Broadcast media, such as the videocasts of journalist Faye D’Souza, have hosted panel discussions on the direct impact of the new Information Technology (Intermediary Guidelines and Digital Media Ethics) Rules, 2021, applicable under the Information Technology Act, 2008.

PRIVILEGED OLD MEDIA

The changes proposed cover the regulation, by proxy, of “new” media (all kinds of publicly accessible media available thanks to internetworking technologies) and news media platforms (but not print, television or film). They create, in effect, a privilege for the old media forms, which brook no such intrusions. Further, the Rules seek to dismantle the use of technologies developed to safeguard the privacy of individuals who use such media, whether in private conversation, or for public consumption.

Such Rules are likely to breach both Fundamental Rights and various existing laws, and it seems logical that a process of public consultation is used. Nothing of the sort has happened, and therefore, the courts may expect a barrage of cases to be filed. This follows years in which the State has been unable to create a law governing both private and commercial digital data protection. This is despite assurances in court and compelling orders, and it has failed to create even one law that specifies the limits (scope and period) of any kind of data collection despite a specific direction from the Supreme Court spelling out the constitutional position.

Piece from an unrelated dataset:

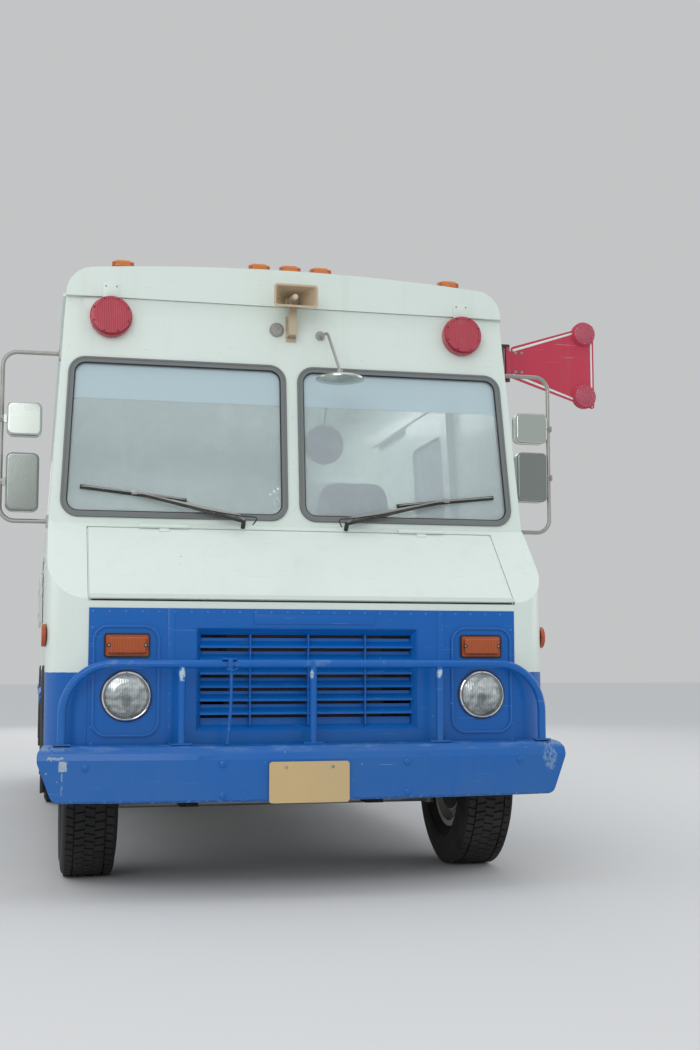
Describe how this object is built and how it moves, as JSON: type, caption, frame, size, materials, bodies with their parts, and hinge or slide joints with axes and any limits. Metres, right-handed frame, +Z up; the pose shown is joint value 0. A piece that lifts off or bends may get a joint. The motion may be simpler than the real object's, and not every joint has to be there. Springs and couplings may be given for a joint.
{
  "type": "ice cream truck",
  "caption": "Forward-control ice cream truck: walk-in van body on a ladder chassis with twin rear wheels, serving window, stop arm and opening doors.",
  "frame": {"origin": "on the ground below the middle of the front axle", "axes": "+X towards the driver's side, +Y back along the truck, +Z up"},
  "size_m": [2.7099, 5.8903, 2.655],
  "materials": {
    "white_paint": "gloss enamel, aged",
    "blue_paint": "gloss enamel, scuffed",
    "chassis": "black paint with road dirt",
    "cast_iron": "raw",
    "bare_steel": "weathered",
    "alloy_sheet": "mill finish",
    "wheel_paint": "white enamel, dusty",
    "chrome": "bright",
    "tyre": "matt",
    "seal_rubber": "grey, aged",
    "glass": "clear",
    "lamp_glass": "fluted",
    "amber_lens": "gloss",
    "red_lens": "gloss, faded",
    "mirror_metal": "satin",
    "black_plastic": "grained",
    "horn_paint": "tan, weathered",
    "sign_paint": "red, faded",
    "vinyl": "vinyl, worn",
    "stainless": "brushed"
  },
  "bodies": {
    "root": {"frame": "chassis", "crossmembers": "chassis", "front_axle": "chassis", "rear_axle": "cast_iron", "leaf_springs": "chassis", "engine": "cast_iron", "fuel_tank": "chassis", "exhaust": "bare_steel", "floor": "alloy_sheet", "wheel_houses": "alloy_sheet", "step_wells": "alloy_sheet", "nose": "white_paint", "front_panel": "blue_paint", "grille": "blue_paint", "headlamps": "lamp_glass", "amber_lamps": "amber_lens", "red_lamps": "red_lens", "windshield_wall": "white_paint", "windshields": "glass", "windshield_seals": "seal_rubber", "side_left": "white_paint", "side_right": "white_paint", "roof": "white_paint", "roof_vent": "alloy_sheet", "rear_wall": "white_paint", "serving_window": "alloy_sheet", "bumper_front": "blue_paint", "guard_bar": "blue_paint", "bumper_rear": "blue_paint", "horn_speaker": "horn_paint", "mirror_arms": "mirror_metal", "mirror_heads": "mirror_metal", "wipers": "black_plastic", "sign_bracket": "black_plastic", "dashboard": "black_plastic", "driver_seat": "vinyl", "steering_wheel": "black_plastic", "galley": "stainless"},
    "hood": {"hood": "white_paint"},
    "rear_door": {"rear_door": "white_paint"},
    "cab_door_left": {"cab_door_left": "white_paint"},
    "cab_door_right": {"cab_door_right": "white_paint"},
    "serving_shelf": {"serving_shelf": "stainless"},
    "stop_sign": {"stop_sign": "sign_paint"},
    "knuckle_left": {"knuckle_left": "cast_iron"},
    "front_wheel_left": {"front_wheel_left": "wheel_paint", "front_tyre_left": "tyre"},
    "rear_wheels_left": {"rear_wheels_left": "wheel_paint", "rear_tyres_left": "tyre"},
    "knuckle_right": {"knuckle_right": "cast_iron"},
    "front_wheel_right": {"front_wheel_right": "wheel_paint", "front_tyre_right": "tyre"},
    "rear_wheels_right": {"rear_wheels_right": "wheel_paint", "rear_tyres_right": "tyre"},
    "tie_rod": {"tie_rod": "bare_steel"}
  },
  "joints": [
    {"name": "hood_hinge", "type": "hinge", "parent": "root", "child": "hood", "pos_m": [0, -0.30507, 1.41485], "axis": [-1, 0, 0], "range_deg": [0, 60]},
    {"name": "rear_door_hinge", "type": "hinge", "parent": "root", "child": "rear_door", "pos_m": [-0.377, 4.9585, 1.38], "axis": [0, 0, 1], "range_deg": [0, 110]},
    {"name": "serving_shelf_hinge", "type": "hinge", "parent": "root", "child": "serving_shelf", "pos_m": [-1.012, 2.7, 1.392], "axis": [0, 1, 0], "range_deg": [0, 90]},
    {"name": "stop_sign_swing", "type": "hinge", "parent": "root", "child": "stop_sign", "pos_m": [1.075, 0.1, 2.255], "axis": [0, 0, 1], "range_deg": [0, 90]},
    {"name": "cab_door_left_slide", "type": "slide", "parent": "root", "child": "cab_door_left", "axis": [0, 1, 0], "range_m": [0, 0.68]},
    {"name": "cab_door_right_slide", "type": "slide", "parent": "root", "child": "cab_door_right", "axis": [0, 1, 0], "range_m": [0, 0.68]},
    {"name": "steer_left", "type": "hinge", "parent": "root", "child": "knuckle_left", "pos_m": [0.705, 0, 0.375], "axis": [0, 0, 1], "range_deg": [-35, 35]},
    {"name": "front_wheel_left_spin", "type": "hinge", "parent": "knuckle_left", "child": "front_wheel_left", "pos_m": [0.815, 0, 0.375], "axis": [1, 0, 0], "continuous": true},
    {"name": "rear_wheels_left_spin", "type": "hinge", "parent": "root", "child": "rear_wheels_left", "pos_m": [0.72, 3.175, 0.375], "axis": [1, 0, 0], "continuous": true},
    {"name": "steer_right", "type": "hinge", "parent": "root", "child": "knuckle_right", "pos_m": [-0.705, 0, 0.375], "axis": [0, 0, 1], "range_deg": [-35, 35]},
    {"name": "front_wheel_right_spin", "type": "hinge", "parent": "knuckle_right", "child": "front_wheel_right", "pos_m": [-0.815, 0, 0.375], "axis": [1, 0, 0], "continuous": true},
    {"name": "rear_wheels_right_spin", "type": "hinge", "parent": "root", "child": "rear_wheels_right", "pos_m": [-0.72, 3.175, 0.375], "axis": [1, 0, 0], "continuous": true},
    {"name": "tie_rod_pivot", "type": "hinge", "parent": "knuckle_left", "child": "tie_rod", "pos_m": [0.705, 0.165, 0.262], "axis": [0, 0, 1], "range_deg": [-35, 35]}
  ],
  "couplings": [
    {"joint": "steer_right", "follows": "steer_left", "ratio": 1},
    {"joint": "tie_rod_pivot", "follows": "steer_left", "ratio": -1}
  ]
}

This isn’t the first time that autocracy has trumped over democratic consultation: India’s flirtation with totalitarianism began in 1975. But that episode lasted only two years, unlike now.

QUESTIONABLE DECISIONS?

This began with the decision to continue using the centralised personal identifier (UID, which has proven itself unable to guarantee either uniqueness or an identity) system. This was done weeks after the present regime came to power. Within a few months, the government began working out into critical financial, payment and tax systems, all of which have debatable value. What they do have in common is conferring the ability upon the State to surveil and track persons of interest.

As it happens, the State will neither confirm nor deny that it has purchased hacking tools designed specifically to break built-in protections for users of secure messaging tools — but that the Israeli vendor says is sold only to governments. Other rapid decisions have had far more economic consequences, and some have a severe civil impact.

One of the latter, and which was debated well before this government came to power, is agricultural reform. While reform might well be a step in the right direction, this particular sea change was pushed into law despite strong opposition in Parliament; the very vote itself remains controversial.

VISIBLE IMPACT

It has resulted in one of the most visible street protests the world has seen, with close to a million, perhaps more, farmers besieging the capital along two borders. It has attracted global attention in terms of both diplomatic reactions and privately expressed dismay, using exactly the same new media forms that are now sought to be rigidly controlled.

Some of the means implicit in the new rules strike directly at the rights of private companies to offer services to the Indian public in the same manner, and with the same freedom and protection built in, that are offered elsewhere in the world.

(Vickram Crishna is a trained engineer and manager. The author’s case against the Union of India and Others, opposing the operation of the state-operated technology-based national identification scheme, also resulted in a definitive judgment affirming the fundamental right to personal privacy. The views are personal.)